Tips on How to Weatherproof a Roof
No matter where you live in the United States, there will be times when you are going to endure harsh natural conditions, which is why waterproofing your home is important. This process begins with the roofing system.
There's probably nothing more important about a home's construction than the roof. When you get into the Midwest and the Northeast, where there's lots of snow and severe temperatures, the concern for the roof is that it will perform well under a wide range of temperatures.
If you live in the Southeast or Southwest, the heat is the largest contributor to degrading the performance of your home's roof. But no matter where you live, the roofing system needs to hold up to repeated seasonal conditions.
In climates with snow accumulation the roof is subject to ice buildups called ice-damming. This occurs when snow is on the roof and the sun comes out and starts to melt the lowest layer of snow "against" the roof. The water runs down the shingles into the gutters, and since the gutters aren't warm, the water freezes again. As the ice cubes build up in the gutters and downspouts, they actually prevent the water from running off the roof. When this happens, the snow melt can work its way back up and under the shingles, leak into your attic, and then down into ceilings and walls.
There are a couple of things you can do to prevent leaking and damage from ice dams:
1. First, insert a water repellent layer under the shingles when building your roof. Then lay de-icing cables over the shingles and loop them through the upper gutters -- and also along the roof in a zigzag pattern to cover as much of the lower roof as possible. The cable also should run down the downspouts.
2. Lastly you'll need to insulate the attic to keep the heat in the interior of the home and help minimize temperature fluxuations on the roof.
Note: The attic is a particularly important place in most houses because it's the barrier between the outside and the ceilings of your home. This is why it's vital that there are NO leaks in the attic or the roof that can come into the interior of your home.
The roof system is also instrumental in fire protection. A significant number of homes are saved because they are made with fireproof materials. If you can, put a roof on that consists of non-flammable materials -- steel metal roof, tiles or asphalt shingles, for example.
Did You Know? Approximately 80 percent of homes that are roofed today in the new construction area are done with fiberglass shingles. Fiberglass shingles are made from a thin layer of fiberglass surrounded and coated in weathering grade asphalt. Specially designed granules are then applied to the surface of fiberglass shingles, providing fire protection and color.

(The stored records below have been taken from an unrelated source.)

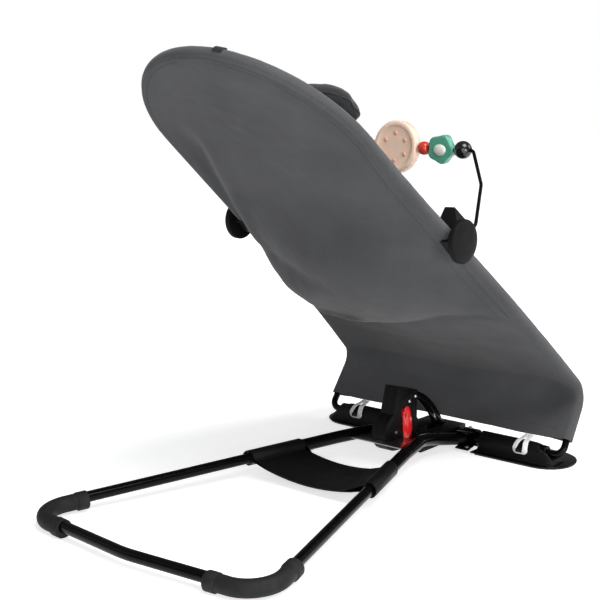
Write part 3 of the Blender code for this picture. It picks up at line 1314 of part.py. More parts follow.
def build_toy_bar():
    left = toy_arm_points(1)
    points = left + mirrored(left[::-1], -1)
    path = rounded_path(points, [0.012, 0.018, 0.008, 0.008, 0.018, 0.012], 4)
    pivot = clip_centre() * np.array([0, 1, 1])
    wire = bar("toy_wire", path, circle(WIRE_RADIUS, 10), (0, -1, 0), pivot)
    paint(wire, "toy_wire_black", (0.01, 0.01, 0.011), 0.3, 0.3)
    for side, name in ((1, "left"), (-1, "right")):
        profile = []
        bore = WIRE_RADIUS + GAP
        for i in range(9):
            angle = pi * (0.07 + 0.86 * i / 8)
            profile.append((max(BALL_RADIUS * sin(angle), bore + 0.4 * MM), -BALL_RADIUS * cos(angle)))
        profile = [(bore, profile[0][1])] + profile + [(bore, profile[-1][1])]
        ball = turned("toy_ball_" + name, profile, (side * BALL_X, TOY_Y, TOY_Z), (1, 0, 0), 18, True, pivot)
        gloss_plastic(ball, (0.010, 0.010, 0.011))
    axis_place = (0, TOY_Y, TOY_Z)
    bore = WIRE_RADIUS + GAP

    def threaded(name, low, high, shape, color, segments=18, origin=None):
        profile = [(bore, low)] + [(r, low + (high - low) * t) for r, t in shape] + [(bore, high)]
        centre = (0, TOY_Y, TOY_Z)
        obj = turned(name, profile, centre, (1, 0, 0), segments, True, origin or centre)
        return gloss_plastic(obj, color)

    round_bead = [(4.5 * MM, 0.03), (7.4 * MM, 0.2), (8.4 * MM, 0.5), (7.4 * MM, 0.8), (4.5 * MM, 0.97)]
    threaded("toy_bead_right", -0.0480, -0.0345, round_bead, (0.62, 0.05, 0.03), 16)
    threaded("toy_bead_left", 0.0345, 0.0480, round_bead, (0.62, 0.05, 0.03), 16)
    build_face_disc()
    for side, name in ((1, "left"), (-1, "right")):
        build_leaf(side, name)


def build_face_disc():
    """A thick round disc whose flat faces look along the bar's tilt, with a raised rim."""
    centre = np.array([0, TOY_Y, TOY_Z])
    normal = unit(np.array([0, 1.0, 0.12]))
    rim = [(0, -5.2 * MM), (0.0255, -5.2 * MM), (0.0270, -6.6 * MM), (0.0305, -6.6 * MM), (0.0325, -4.6 * MM)]
    disc = turned("toy_disc", rim + [(radius, -depth) for radius, depth in rim[::-1]], centre, normal, 32)
    bore = WIRE_RADIUS + GAP
    joined(disc, turned("disc_bore", [(0, -0.05), (bore, -0.05), (bore, 0.05), (0, 0.05)],
                        centre, (1, 0, 0), 12))
    gloss_plastic(disc, (0.85, 0.50, 0.36))


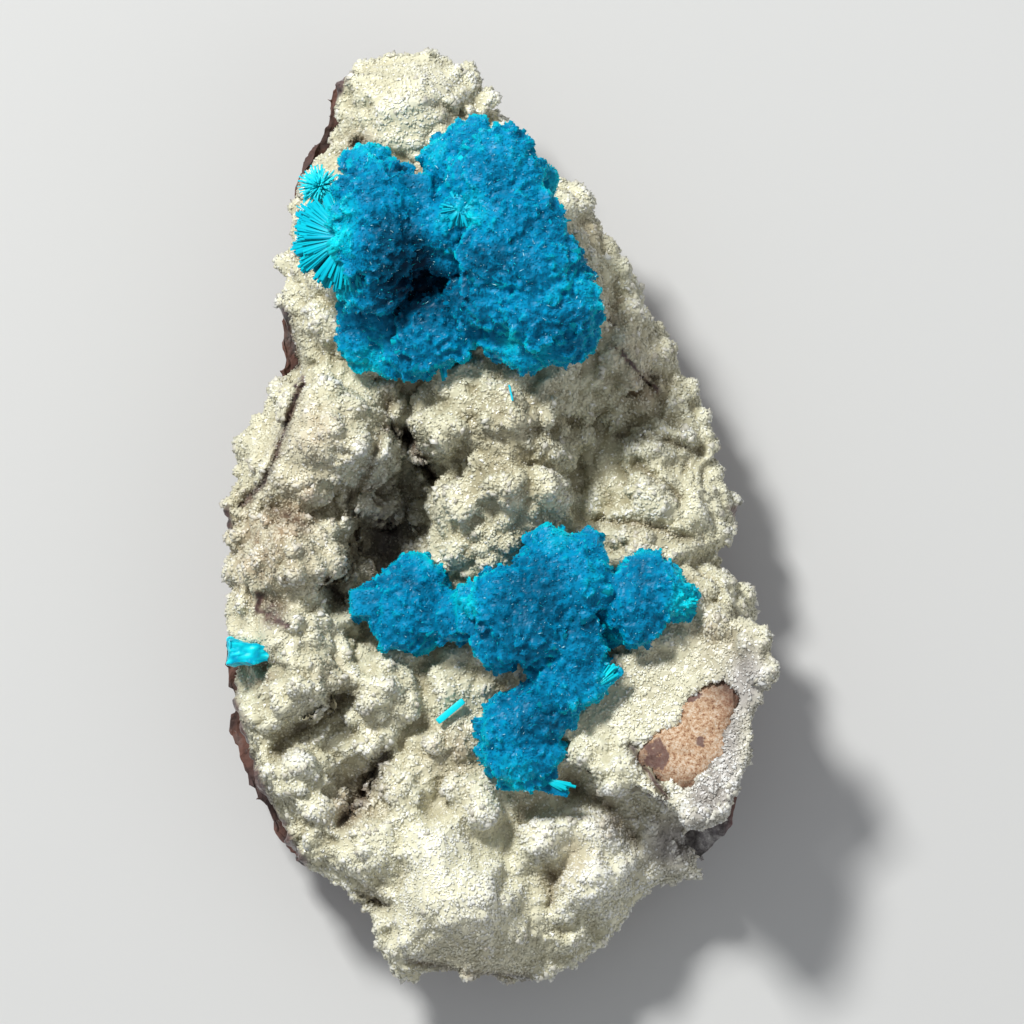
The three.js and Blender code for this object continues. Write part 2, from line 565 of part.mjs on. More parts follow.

Roof vents are an integral part of the ventilation system and can contribute to the fire protection of your home. Ridge vents are recommended because they help prevent sparks from entering through these openings, though their main function is for ventilation of the roof.
A ridge vent is cut about 1-inch wide at the very top of the roof. They cut through the sheathing, and then put a venting or filter material to prevent moisture and rain from coming in and allow hot air to go out. Then they cap it with shingles right on the ridge of the home.
DIY Constructive Advice: If you live in a climate where strong winds, such as hurricanes, are a concern, metal roofing and strapping are good ideas. Metal roofing, of course, is applied from the bottom up -- and it comes in many shapes or sizes. It can lie horizontally or vertically, which is the most common. Anytime there's a potential for extreme weather conditions that cause stress on the structure of your home, you want to use metal strapping and general metal connections at the key points connecting the roof members to wall members. This is usually code, but adding a little more metal than necessary is always a good idea.
Reinforcing Your Roof
A way to reinforce the bond between the roof and the rest of the house is to do it yourself by gluing your roof directly to the rafters:
- Cut the nozzle on the adhesive at a 45-degree angle. Make the hole big enough to get a 1/4-inch bead of glue out of the end.
Note: Make sure your work area is well ventilated because this glue has a very strong odor.
- Start at the peak of the roof and work your way down the edges, applying the glue on both sides of each rafter.